If decisions can’t be made now, take a short-term direction and iterate.

Recently on a leadership course, an exercise encouraged us to openly reflect on each other’s leadership qualities. It struck me how powerful reflective feedback can be in a learning environment. It is not uncommon in more formal training environments to have these reflective periods to write down or play back what you have learned, but it is rare to find this in a more unstructured learning format.

Taking critical reflection on your work and learning has an important part to play in transformation, particularly in unlearning no-longer-useful old habits. The sheer act of writing it down, and allowing others to critique your interpretation requires humility and courage. Perhaps, the more experienced we are, the harder it can be to critically reflect on our own actions. Straight out of the Tech Academy, the graduates were more open to continuing this style: keen to share, and accepting of feedback.
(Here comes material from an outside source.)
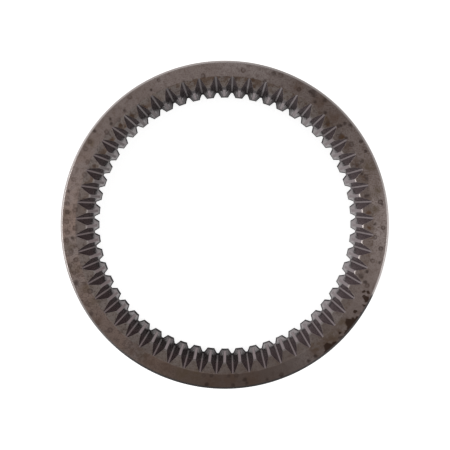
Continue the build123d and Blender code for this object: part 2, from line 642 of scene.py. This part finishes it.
def rearShadeAndGrime(where):
    # painted shade in the teeth, partly real soiling: along the rear edge a painted contact shadow with
    # some real soiling, deepest at the top and below and least on the right; painted shade in the tapered
    # mouth, on the flanks towards the rear at the top and below, on the floors at the top and along the tip
    # edges; and real soiling on the front of the tips at the top
    radius, z, tipLand, taper = where.radius, where.z, where.tipLand, where.taper
    top, below = where.on("shadeTop"), where.on("shadeBelow")
    offFloor = radius.ramp(rootCircle - 0.3, rootCircle - 1.8)
    tipEdge = radius.ramp(tipCircle + 0.06, tipCircle + 0.18)
    tipEdge = tipEdge * radius.ramp(tipCircle + 0.9, tipCircle + 0.45)
    deep = steelLook["rearShadeHeight"] * (1 + 0.15 * top)
    rear = z.ramp(deep, deep * 0.4) * offFloor.atLeast(0.15 + 0.85 * top.atLeast(below))
    layers = [
        rear * (1 - where.on("unshadedRear")),
        taper * (0.3 + 0.4 * top),
        taper * z.ramp(*heights["shadedMouth"]) * where.on("shadedMouth"),
        z.ramp(*heights["shadedTop"]) * top * (1 - tipLand) * 0.52,
        z.ramp(*heights["shadedBelow"]) * below * (1 - tipLand) * 0.45,
        radius.ramp(rootCircle - 0.8, rootCircle - 0.3) * where.on("shadedFloors"),
        z.ramp(*heights["darkTipEdges"]) * tipEdge * where.on("darkTipEdges"),
        z.ramp(*heights["darkTips"]) * tipLand * top * 0.7,
        z.ramp(*heights["rearLine"]) * offFloor.atLeast(0.4) * 0.9,
    ]
    return reduce(Wire.atLeast, layers) * where.inTeeth


def turnedNormal(steel, where):
    # fine turning marks tip the surface a little across the direction of the cut
    around = steel.node("ShaderNodeCombineXYZ", {}, {"X": -where.y, "Y": where.x, "Z": 0.0})
    across = steel.vector("CROSS_PRODUCT", where.straight, steel.vector("NORMALIZE", around))
    cut = (where.radius - where.z) * steelLook["groovesPerMm"]
    grooves = steel.node("ShaderNodeTexNoise", {"noise_dimensions": "1D"}, {"W": cut, "Detail": 1.0})
    tilt = (grooves - 0.5) * (2 * steelLook["grooveTilt"])
    return steel.vector("NORMALIZE", steel.vector("ADD", where.straight, steel.scaled(across, tilt)))


def steelFinish():
    look = steelLook
    material = bpy.data.materials.new("steel")
    steel = Shader(material, "Principled BSDF")
    where = RingPlace(steel)
    drift = steel.noise(where.point, 0.035)
    mottle = steel.noise(where.point, 0.3, detail=4.0, roughness=0.65)
    speckle = steel.noise(where.point, 1.0)
    colour = bareMetal(steel, where, drift, mottle, speckle)
    colour, stained = addMarks(steel, where, colour, mottle, speckle)
    colour = addOldOil(steel, where, colour)
    shadeAndStains, lip = chamferShadeAndStains(where)
    # painted highlights on the chamfer at the right and the left, and painted shade on it below
    rim = steel.blend(where.on("chamferHighlights"), look["clean"], look["bright"])
    colour = steel.blend(where.chamfer, colour, steel.blend(shadeAndStains, rim, look["shadeAndGrime"]))
    colour = steel.blend(where.inTeeth, colour, flankColourAndPaintedLight(steel, where))
    colour = steel.blend(brightEdges(steel, where, drift), colour, look["clean"])
    # painted shade in the teeth, with some real soiling
    shadeAndGrime = rearShadeAndGrime(where)
    steel.set("Base Color", steel.blend(shadeAndGrime, colour, look["shadeAndGrime"]))

    # the painted shade, with its soiling and stains, is no metal, and marks only a little less than the
    # steel
    matt = shadeAndGrime.atLeast(where.chamfer * shadeAndStains * (0.8 + lip * 0.2))
    steel.set("Metallic", 1 - matt.atLeast(stained * 0.35))
    steel.set("Specular Tint", look["edgeTint"])
    bare = look["bareRoughness"]
    roughness = bare + where.inTeeth * (look["flankRoughness"] - bare) + where.tipBreak * 0.08
    roughness = roughness + where.chamfer * (1 - shadeAndStains) * (look["cleanRoughness"] - bare)
    roughness = roughness + stained * (look["stainRoughness"] - bare) + (mottle - 0.5) * 0.12
    steel.set("Roughness", roughness.atLeast(matt * look["shadeAndGrimeRoughness"]))
    steel.set("Normal", turnedNormal(steel, where))
    print("steel finish made")
    return material


ring = makeRing()
ring.data.materials.clear()
ring.data.materials.append(steelFinish())

studio = {
    "floorSide": 6.0,
    "paper": (0.8, 0.8, 0.8, 1.0),
    "paperRoughness": 0.9,
    "paperGlow": 0.82,
    "paperMirrored": 0.6,
    "worldLight": 0.4,
    "lampDistance": 1.3,
    "lamps": {
        # where each stands round the gear and how high, in degrees, its width and height in metres,
        # and its brightness
        "leftBox": (172, 62, 0.6, 0.6, 0.9),
        "rightBox": (-6, 62, 0.6, 0.6, 1.0),
        "topBox": (102, 64, 0.5, 0.5, 0.7),
        "leftStrip": (182, 13, 1.1, 0.22, 7.0),
        "rightStrip": (-8, 13, 0.45, 0.2, 3.5),
    },
}

# the camera looks down on the front face from a little above its middle; tilt, turn and roll are in degrees
view = {
    "distance": 441.4 * mm,
    "across": 2.4 * mm,
    "up": 15.8 * mm,
    "tilt": -2.376,
    "turn": 0.388,
    "roll": -0.104,
    "lens": 45.38,
    "shift": (0.0031, 0.0112),
}


def makeFloor():
    # pale paper, which glows enough to look white to the camera, and a little less where steel mirrors it
    bpy.ops.object.select_all(action="DESELECT")
    bpy.ops.mesh.primitive_plane_add(size=studio["floorSide"], location=(0, 0, 0))
    floor = bpy.context.active_object
    floor.name = "floor"
    material = bpy.data.materials.new("paper")
    paper = Shader(material, "Principled BSDF")
    paper.set("Base Color", studio["paper"])
    paper.set("Roughness", studio["paperRoughness"])
    seen = paper.node("ShaderNodeLightPath", {}, {}, "Is Camera Ray")
    mirrored = paper.node("ShaderNodeLightPath", {}, {}, "Is Glossy Ray")
    glow = (seen * studio["paperGlow"]).atLeast(mirrored * studio["paperMirrored"])
    paper.set("Emission Color", paper.blend(glow, black, white))
    paper.set("Emission Strength", 1.0)
    floor.data.materials.append(material)


def makeWorld():
    # white where the camera sees it, and a plain low light everywhere else
    world = bpy.data.worlds.new("studio")
    bpy.context.scene.world = world
    air = Shader(world, "Background")
    seen = air.node("ShaderNodeLightPath", {}, {}, "Is Camera Ray")
    air.set("Color", white)
    air.set("Strength", seen * (1 - studio["worldLight"]) + studio["worldLight"])


def makeLamps():
    for name, (azimuth, elevation, width, height, brightness) in studio["lamps"].items():
        lamp = bpy.data.lights.new(name, "AREA")
        lamp.shape = "RECTANGLE"
        lamp.size = width
        lamp.size_y = height
        lamp.energy = brightness * pi * width * height
        stand = bpy.data.objects.new(name, lamp)
        bpy.context.scene.collection.objects.link(stand)
        turn, lift = radians(azimuth), radians(elevation)
        direction = Vector((cos(lift) * cos(turn), cos(lift) * sin(turn), sin(lift)))
        stand.location = direction * studio["lampDistance"]
        stand.rotation_euler = direction.to_track_quat("Z", "Y").to_euler()


def makeCamera():
    lens = bpy.data.cameras.new("camera")
    camera = bpy.data.objects.new("camera", lens)
    bpy.context.scene.collection.objects.link(camera)
    camera.location = (view["across"], view["up"], ringHigh.z + view["distance"])
    camera.rotation_euler = (radians(view["tilt"]), radians(view["turn"]), radians(view["roll"]))
    lens.lens = view["lens"]
    lens.shift_x, lens.shift_y = view["shift"]
    bpy.context.scene.camera = camera


makeFloor()
makeWorld()
makeLamps()
makeCamera()
bpy.context.scene.view_settings.view_transform = "Standard"

print("scene set")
The agile organisation is always learning, and with every crisis or unexpected situation comes the opportunity to revisit old assumptions, and make a change that affects everyone positively. Through my experiences, I’ve learned that when it comes to knowledge transfer, teams must adapt their approach to communications as they go, always taking on feedback and adjusting to maximise engagement, buy-in and ultimately, chances of success. Equally, time and care must be taken to account for the different learning styles of different cohorts. In a complex organisation (and a complex world), distributed decision-making and collaboration is the only way to prevail. And lastly, for learning to be as effective as it possibly can be, leaders must create time and space for reflection and honest self-assessment, if they are to cultivate the environment that best promotes personal – and company – growth.